Expanding the Reach of Federated Learning by Reducing Client Resource Requirements
Sebastian Caldas, Jakub Konečny, H. Brendan McMahan, Ameet Talwalkar
TL;DR
This paper tackles the server-to-client communication bottleneck in Federated Learning on heterogeneous edge networks by introducing two strategies: lossless-friendly yet lossy compression of the server-downloaded global model using Kashin's representation (with basis transforms, subsampling, and probabilistic quantization) and Federated Dropout, which trains and transmits sub-model updates. Together, these approaches can be combined with existing client-to-server compression to achieve large end-to-end reductions in communication and local computation while maintaining accuracy, as demonstrated on MNIST, CIFAR-10, and EMNIST. The results show up to $14\times$ server-to-client, $28\times$ client-to-server, and $1.7\times$ local computation savings, with a manageable impact on convergence speed, thereby enabling higher-capacity models and broader user participation. The work also outlines practical considerations and future research directions, including fairness considerations and personalized sub-model aggregation in FL.
Abstract
Communication on heterogeneous edge networks is a fundamental bottleneck in Federated Learning (FL), restricting both model capacity and user participation.

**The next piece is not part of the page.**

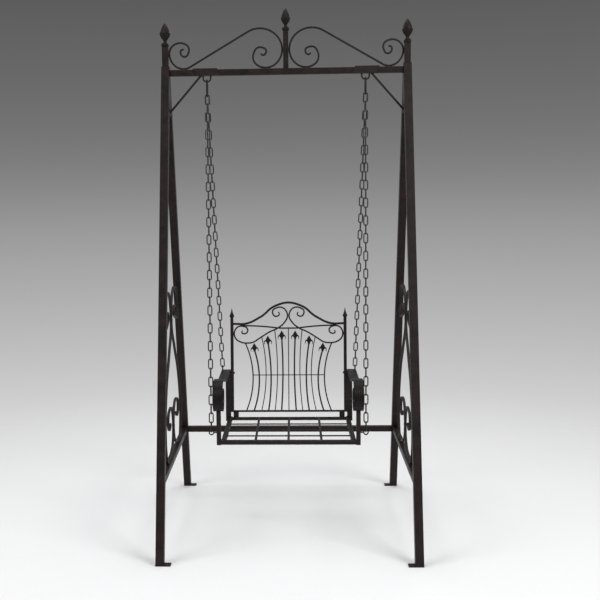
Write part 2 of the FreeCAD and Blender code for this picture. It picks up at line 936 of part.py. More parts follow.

To address this issue, we introduce two novel strategies to reduce communication costs: (1) the use of lossy compression on the global model sent server-to-client; and (2) Federated Dropout, which allows users to efficiently train locally on smaller subsets of the global model and also provides a reduction in both client-to-server communication and local computation. We empirically show that these strategies, combined with existing compression approaches for client-to-server communication, collectively provide up to a $14\times$ reduction in server-to-client communication, a $1.7\times$ reduction in local computation, and a $28\times$ reduction in upload communication, all without degrading the quality of the final model. We thus comprehensively reduce FL's impact on client device resources, allowing higher capacity models to be trained, and a more diverse set of users to be reached.